I am excited to start a new chapter in my career with people I have been friends with for a long time. I am excited to share my work in a great context and within a history of some of the world’s greatest artists.
Matthew Day Jackson
Through his expansive practice, Jackson explores a wide range of subjects—historical, futuristic, scientific, spiritual, and fantastical. He uses recognizable American images and iconography associated with LIFE Magazine, the Apollo 11 Moon landing, the American West, the atomic bomb, and more to examine the ways that an inexorable pursuit of a false utopia throughout American history has shaped notions of national identity in the US. Jackson brings his own experience and embodiment of the past and present to the fore of his practice. At the core of his work is a deep interest in finding similarities within binaries and dichotomies, particularly the simultaneity of beauty and horror.

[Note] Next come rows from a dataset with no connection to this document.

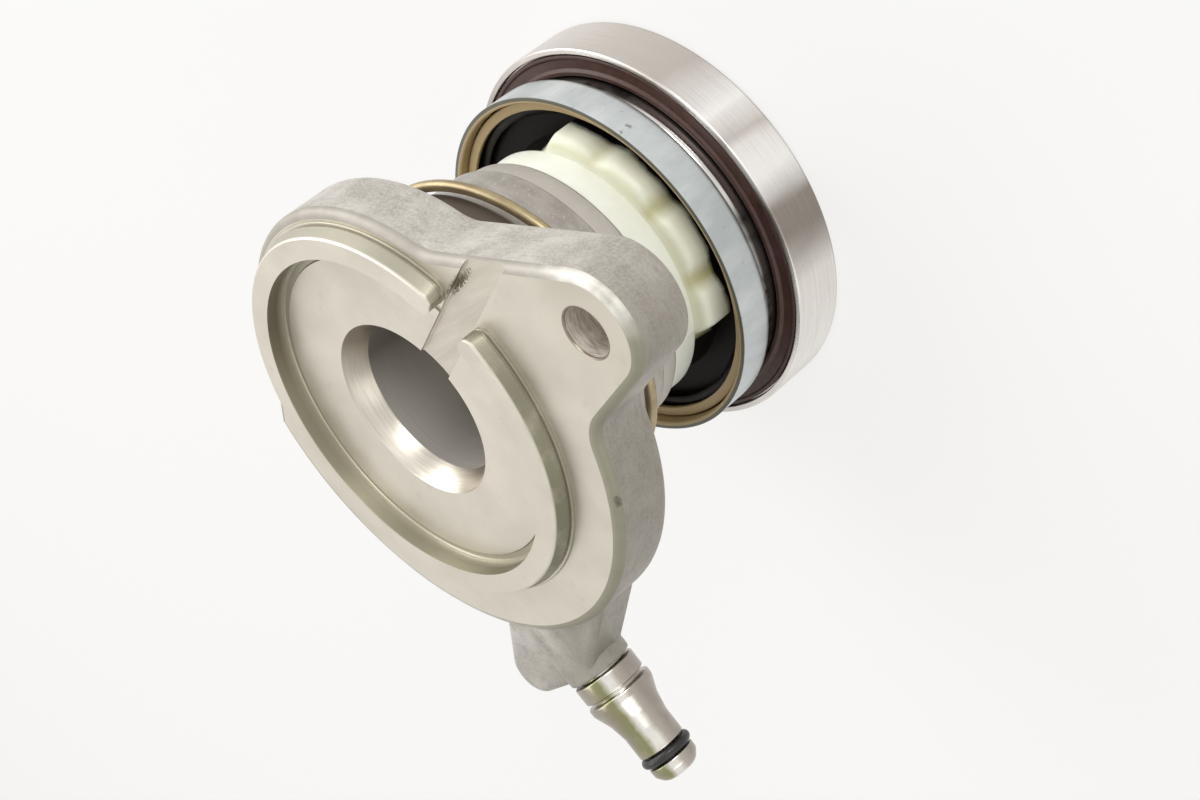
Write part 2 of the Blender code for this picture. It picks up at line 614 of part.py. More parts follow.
def build_wire_ring(material):
    """Split wire ring sprung round the cylinder's shoulder."""
    centre_radius = SHOULDER_RADIUS + SEAT_GAP + WIRE_RADIUS
    start = WIRE_RING_GAP_ANGLE + 0.5 * WIRE_RING_GAP
    span = 2.0 * math.pi - WIRE_RING_GAP
    slope = centre_radius * math.tan(WIRE_RING_TILT)
    loops = []
    for i in range(TURNED_SEGMENTS + 1):
        angle = start + span * i / TURNED_SEGMENTS
        height = WIRE_RING_HEIGHT + slope * math.cos(angle - WIRE_RING_HIGH_SIDE)
        section = arc((centre_radius, height), WIRE_RADIUS, 0.0, 2.0 * math.pi, 6)[:-1]
        loops.append([Vector((r * math.cos(angle), r * math.sin(angle), z)) for r, z in section])
    return add_object("wire_ring", skin(loops, closed=False), material)


def nipple_profile():
    """(radius, distance) points of the nipple's outside, from its buried end to its nose."""
    collar_start = SEAT_GAP * 1.7
    collar_end = collar_start + NIPPLE_COLLAR_LENGTH
    barb_start = collar_end + NIPPLE_GROOVE_LENGTH
    barb_end = barb_start + NIPPLE_BARB_LENGTH
    nose_start = NIPPLE_LENGTH - NIPPLE_NOSE_LENGTH
    groove_end = nose_start - NIPPLE_LAND_LENGTH
    groove_start = groove_end - 2.0 * (NIPPLE_O_RING_SECTION + SEAT_GAP)
    edge = SEAT_GAP
    barb = NIPPLE_BARB_RADIUS - NIPPLE_STEM_RADIUS
    return [
        (NIPPLE_SPIGOT_RADIUS - edge, -NIPPLE_SPIGOT_LENGTH),
        (NIPPLE_SPIGOT_RADIUS, -NIPPLE_SPIGOT_LENGTH + edge),
        (NIPPLE_SPIGOT_RADIUS, collar_start),
        (NIPPLE_COLLAR_RADIUS - edge, collar_start),
        (NIPPLE_COLLAR_RADIUS, collar_start + edge),
        (NIPPLE_COLLAR_RADIUS, collar_end - edge),
        (NIPPLE_GROOVE_RADIUS, collar_end),
        (NIPPLE_GROOVE_RADIUS, barb_start),
        (NIPPLE_BARB_RADIUS, barb_start),
        (NIPPLE_BARB_RADIUS, barb_start + edge * 4.0),
        (NIPPLE_STEM_RADIUS + barb * 0.35, barb_start + NIPPLE_BARB_LENGTH * 0.6),
        (NIPPLE_STEM_RADIUS, barb_end),
        (NIPPLE_STEM_RADIUS, groove_start),
        (NIPPLE_O_RING_GROOVE, groove_start),
        (NIPPLE_O_RING_GROOVE, groove_end),
        (NIPPLE_STEM_RADIUS, groove_end),
        (NIPPLE_STEM_RADIUS, nose_start),
        (NIPPLE_NOSE_RADIUS + (NIPPLE_STEM_RADIUS - NIPPLE_NOSE_RADIUS) * 0.6,
         nose_start + NIPPLE_NOSE_LENGTH * 0.7),
        (NIPPLE_NOSE_RADIUS, NIPPLE_LENGTH),
    ]


def build_inlet_nipple(material):
    """Turned quick-connector nipple, pressed into the boss."""
    profile = [(NIPPLE_BORE, -NIPPLE_SPIGOT_LENGTH)] + nipple_profile() + [(NIPPLE_BORE, NIPPLE_LENGTH)]
    builder = turned(profile, SMALL_SEGMENTS)
    builder.transform(nipple_frame())
    return add_object("inlet_nipple", builder, material)


def build_nipple_o_ring(material):
    """Rubber ring in the groove behind the nipple's nose."""
    centre_radius = NIPPLE_O_RING_GROOVE + SEAT_GAP + NIPPLE_O_RING_SECTION
    along = NIPPLE_LENGTH - NIPPLE_NOSE_LENGTH - NIPPLE_LAND_LENGTH - NIPPLE_O_RING_SECTION - SEAT_GAP
    builder = o_ring(centre_radius, 0.0, NIPPLE_O_RING_SECTION, SMALL_SEGMENTS)
    builder.transform(nipple_frame(along))
    return add_object("nipple_o_ring", builder, material)


# Piston and its seal

def lobed_loop(valley_radius, lobe_radius, height):
    """Outline of the piston head: rounded pads with narrow valleys between them."""
    samples = LOBE_COUNT * 6
    loop = []
    for i in range(samples):
        angle = 2.0 * math.pi * i / samples + LOBE_PHASE
        wave = abs(math.cos(0.5 * LOBE_COUNT * (angle - LOBE_PHASE)))
        radius = valley_radius + (lobe_radius - valley_radius) * wave ** 0.5
        loop.append(Vector((radius * math.cos(angle), radius * math.sin(angle), height)))
    return loop


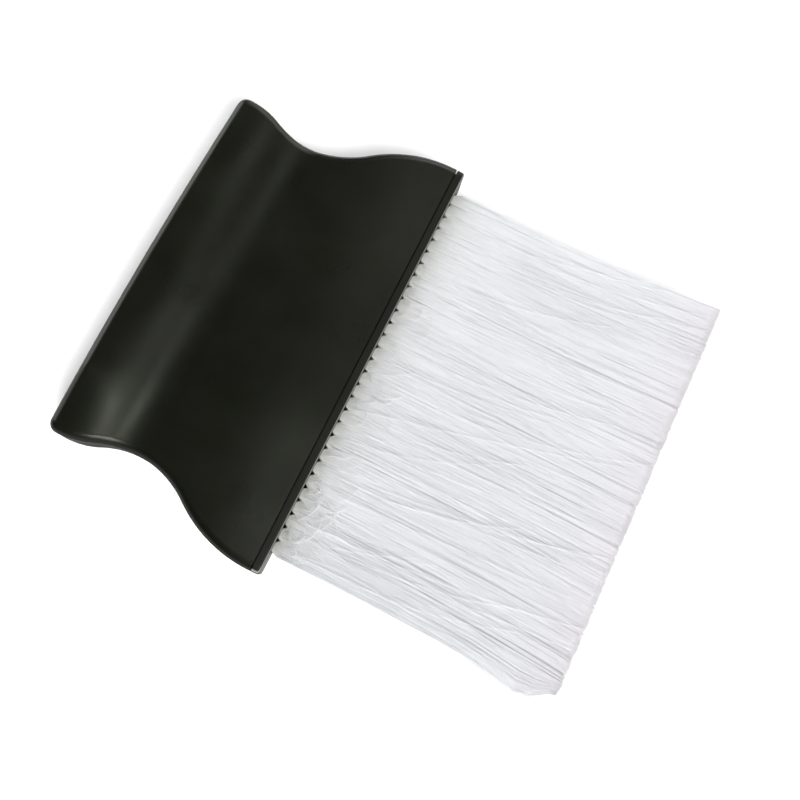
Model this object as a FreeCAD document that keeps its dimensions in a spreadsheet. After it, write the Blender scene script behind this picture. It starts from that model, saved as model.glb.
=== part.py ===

Leaving seemingly no stone unturned, the research and experimentation central to Jackson’s process undermines mythologies of artistic genius connected to signature style. Utilizing a variety of traditional, industrial, and found materials—including Formica, molten lead, and scorched wood—the artist creates new meanings and interpretations. The materials he uses are equally as significant as the conceptual underpinnings of his artworks, and Jackson often aims to upend viewers’ expectations and initial impressions. His layered, complex works invite questions of medium, materiality, and meaning that are only answered through sustained consideration, analysis, and interrogation.
Jackson’s most recent series of landscape paintings, which will be on view in Pace’s booth at Frieze Seoul, echoes the works of Caspar David Friedrich, Frederic Church, Albert Bierstadt, Thomas Moran, and other 19th century figures. Using a semi-autonomous laser process that imbues colours and forms with an otherworldly feel, the artist mines the history of landscape painting, making connections to the conventions of landscape in science fiction film and literature, in which the strange and familiar converge. Reflecting Jackson’s long-standing interest in art historical allusions and intersections between physical and digital modes of art making, these works also investigate the complexities and ambiguities of authorship. Drawing through lines between the political and social issues of the 19th century and those of the present day, Jackson brings memory to the fore of these paintings.
We’re thrilled to welcome Matthew Day Jackson to Pace. Matt and I have been friends for many years, and I’ve been following his career since his early exhibitions at institutions like Ballroom Marfa. I’ve always been struck by his engagement with historical, philosophical, and pop cultural subjects—Matt can take a big idea and give it new emotional and personal resonance. Through his multidisciplinary practice, Matt has proven himself to be one of the most versatile and virtuosic artists of his generation. In addition to his vast repertoire of three-dimensional work, Matt has been at the vanguard of digital art for some 20 years. His deeply innovative, experimental approach to art making aligns seamlessly with our program and mission, and we look forward to continuing our longtime and ongoing relationship with GRIMM gallery in sharing his work with our global audience.”
Marc Glimcher, President and CEO of Pace Gallery
In recent years, Jackson has been the subject of solo exhibitions at the Kunstmuseum Den Haag, Netherlands; the Gösta Serlachius Museum of Art, Mänttä, Finland; and Guesthouse JH, Jackson Hole, Wyoming. His work can be found in the collections of the Metropolitan Museum of Art, New York; the Whitney Museum of Art, New York; the Blanton Museum of Art, The University of Texas, Austin; the High Museum of Art, Atlanta; the Museum of Fine Arts, Boston; the Walker Art Center, Minneapolis; Fundación Jumex, Mexico City; Museo d’Arte Moderna di Bologna, Italy; the Stedelijk Museum, Amsterdam; Museum Boijmans van Beuningen, Rotterdam; the Museum of Contemporary Art, San Diego; the Virginia Museum of Fine Arts, Richmond; Collezione Maramotti, Reggio Emilia, Italy, the Kunstmuseum Den Haag, Netherlands; Kunstmuseum Luzern, Switzerland; the François Pinault Collection, Paris and Venice; the Qiao Zhibing Collection, Shanghai; and other international institutions.
About the artist
Matthew Day Jackson (b. 1974, Panorama City, California) has cultivated a practice encompassing sculpture, painting, collage, photography, drawing, video, performance, and installation. Jackson’s work, which is often monumental in scale, engages with a wide range of subjects, from the historical and scientific to the futuristic and fantastical. The artist graduated from the University of Washington in Seattle in 1997 and earned his MFA from the Mason Gross School of the Arts at Rutgers University in New Jersey in 2001. He was the recipient of the 2019 Jordan Schnitzer Award for Excellence in Printmaking, and he has participated in residencies at the Chinati Foundation in Marfa, Texas; the Portland Institute for Contemporary Art in Oregon; and the Skowhegan School of Painting & Sculpture in Maine. Jackson lives and works in Brooklyn, New York.